Böyle bir hasretin yanında bir de O’nunla aynı mecliste oturabilenlerin, O’nunla omuz omuza mücadele edip, birlikte yol yürüyebilenlerin; Kur’an’ı bizzat O’nun dilinden öğrenip, İslâm’ı O’ndan görüp yaşayanların; aynı kaptan yemek yiyip, aynı kâseden su içebilenlerin… yaşadıkları bir mutluluk var ki, işte daha sonra gelen bütün müslümanların özendiği, gıpta ettiği ve onlardan biri olabilmeyi arzuladığı bu talihli kişilere “sahabe” yani Peygamber’in (sav) arkadaşları diyoruz.

Ancak!... Sahabe olabilmenin sırrı, Hz. Peygamber (sav) ile aynı dönemde yaşamak, O’nu görebilmek, O’nunla aynı mekânı paylaşmak, birlikte oturmak, konuşup sohbet etmekte mi saklıydı? Bu açıdan bakıldığında Hz. Peygamber’e iman edip yoluna baş koyanların öncüleri olan Hz. Ebu Bekir, Hz. Ömer, Hz. Osman, Hz. Ali, Hz. Bilal Habeşi, Hz. Musab bin Umeyr, Hz. Yasir, Hz. Sümeyye… ile O’nu inkâr edip düşmanlığın en şiddetlisini sergileyen Ebu Cehil, Ebu Leheb, Ümeyye bin Halef… arasında hiçbir fark yoktur. Hepsi de Hz. Peygamber ile aynı dönemde yaşamışlar, aynı sokakları adımlamışlar, aynı meclislerde oturmuşlar ve aynı tebliğe muhatap olmuşlardı. Ama bütün bunlar, onların iki ayrı yolun yolcuları olmalarına engel olmamıştı. Çünkü “sahabe” olmanın ölçüsü başkaydı.

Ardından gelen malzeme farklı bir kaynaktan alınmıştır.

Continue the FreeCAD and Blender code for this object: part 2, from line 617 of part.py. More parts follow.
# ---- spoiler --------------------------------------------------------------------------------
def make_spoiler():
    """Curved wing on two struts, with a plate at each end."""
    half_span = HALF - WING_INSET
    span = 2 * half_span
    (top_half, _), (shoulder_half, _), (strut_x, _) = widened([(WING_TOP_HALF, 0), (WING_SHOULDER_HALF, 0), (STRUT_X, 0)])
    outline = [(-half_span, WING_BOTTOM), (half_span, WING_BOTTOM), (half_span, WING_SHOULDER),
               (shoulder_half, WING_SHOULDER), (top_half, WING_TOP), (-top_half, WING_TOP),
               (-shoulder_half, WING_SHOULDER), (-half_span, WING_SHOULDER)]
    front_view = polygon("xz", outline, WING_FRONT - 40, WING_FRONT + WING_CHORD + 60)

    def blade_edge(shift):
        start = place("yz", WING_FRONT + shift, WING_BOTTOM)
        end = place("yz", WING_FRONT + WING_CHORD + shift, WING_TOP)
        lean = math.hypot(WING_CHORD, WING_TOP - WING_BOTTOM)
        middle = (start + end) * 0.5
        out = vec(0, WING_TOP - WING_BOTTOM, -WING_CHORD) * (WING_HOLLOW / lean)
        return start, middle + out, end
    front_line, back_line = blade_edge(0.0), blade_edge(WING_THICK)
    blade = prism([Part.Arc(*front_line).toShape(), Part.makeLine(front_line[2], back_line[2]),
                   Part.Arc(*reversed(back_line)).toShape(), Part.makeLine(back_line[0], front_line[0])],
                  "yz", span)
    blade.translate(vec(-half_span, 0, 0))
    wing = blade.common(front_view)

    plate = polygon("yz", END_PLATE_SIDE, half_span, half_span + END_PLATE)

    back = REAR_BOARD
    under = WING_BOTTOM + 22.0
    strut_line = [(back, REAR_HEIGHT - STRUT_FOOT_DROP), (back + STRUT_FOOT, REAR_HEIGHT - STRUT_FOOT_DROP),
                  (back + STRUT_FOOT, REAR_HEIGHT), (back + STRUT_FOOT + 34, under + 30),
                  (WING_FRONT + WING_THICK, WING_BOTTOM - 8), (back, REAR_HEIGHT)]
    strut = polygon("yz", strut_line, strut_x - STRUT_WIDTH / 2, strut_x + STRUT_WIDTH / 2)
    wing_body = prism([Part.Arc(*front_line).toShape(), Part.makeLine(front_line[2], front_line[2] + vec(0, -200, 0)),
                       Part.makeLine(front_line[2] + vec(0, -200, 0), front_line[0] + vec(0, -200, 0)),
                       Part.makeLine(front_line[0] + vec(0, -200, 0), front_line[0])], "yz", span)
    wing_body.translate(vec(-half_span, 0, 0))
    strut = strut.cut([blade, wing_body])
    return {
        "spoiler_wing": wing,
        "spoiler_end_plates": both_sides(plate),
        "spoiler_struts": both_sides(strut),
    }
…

Bu ölçü, Hz. Peygamber’in tebliğ ettiklerinin, Yüce Allah’tan olduğunu bilip anladıktan sonra (ki akıl sahibi herkes bunu anlıyordu) hiçbir hesap yapmadan; sahip olduğu makamı, konumu, serveti, menfaatleri kaybetme endişesine düşmeden; başına gelebilecek hiçbir ezadan, cefadan, işkenceden çekinmeden bu hakikate teslim olup iman etmek ve bu uğurda canı dahil her şeyini fedâ edebilmektir. İşte sahabe bunu yapmış veya başka bir ifadeyle böyle sahabe olmuştur. Hakikati görüp anladıktan sonra, farklı hesapların içine girenler, dünyevî menfaatlerinden vazgeçemeyenler ise inkârlarında inat etmişler ve şeytanın yoldaşları olmuşlardır.

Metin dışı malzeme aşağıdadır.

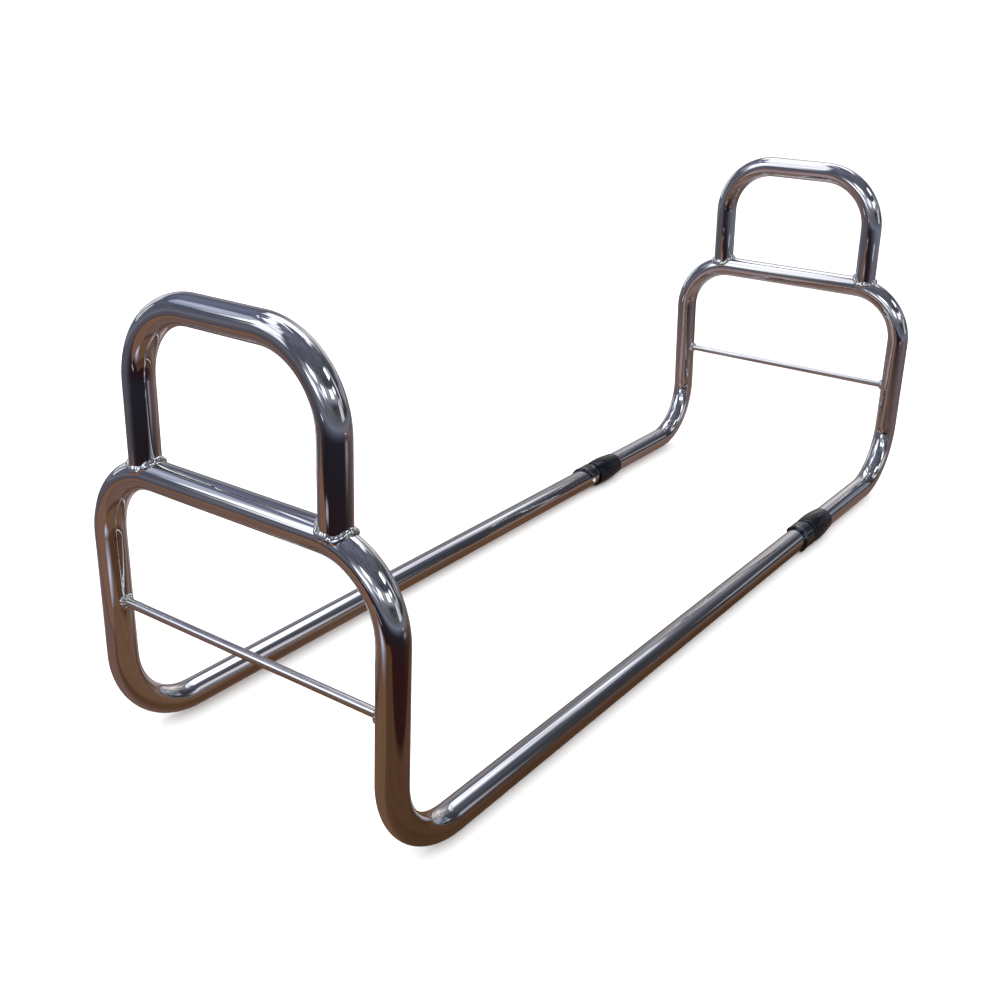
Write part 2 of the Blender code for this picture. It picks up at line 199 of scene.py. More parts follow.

Ömer bin Hattab (Hz. Ömer) ile Amr bin Hişam, bu iki durumun sembolik bir örneğini oluşturuyor. Her ikisi de Mekke toplumunun güçlü şahsiyetleri ve her ikisi de İslâm’a ve Müslümanlara şiddetli bir düşmanlık sergiliyor. Efendimiz (sav) “Allah’ım! İslâm’ı bu iki Ömer’den (Arapça yazılışları her iki ismin bu şekilde telaffuzuna müsaittir) biriyle güçlendir” diye dua ediyor. Ömer bin Hattab, Kur’an’ın Allah’tan geldiğini anlayınca hakikate teslim olup iman ediyor ve adalet timsali Hz. Ömer oluyor. Amr bin Hişam’ın ise Hz. Muhammed’in (sav) Allah’ın elçisi olduğunu bildiği halde, kabilecilik gayretiyle imana gelmiyor ve ümmetin firavunu Ebu Cehil oluyor. “İki Ömer’den biri olmak” seçeneği kıyamete kadar herkesin önünde duruyor.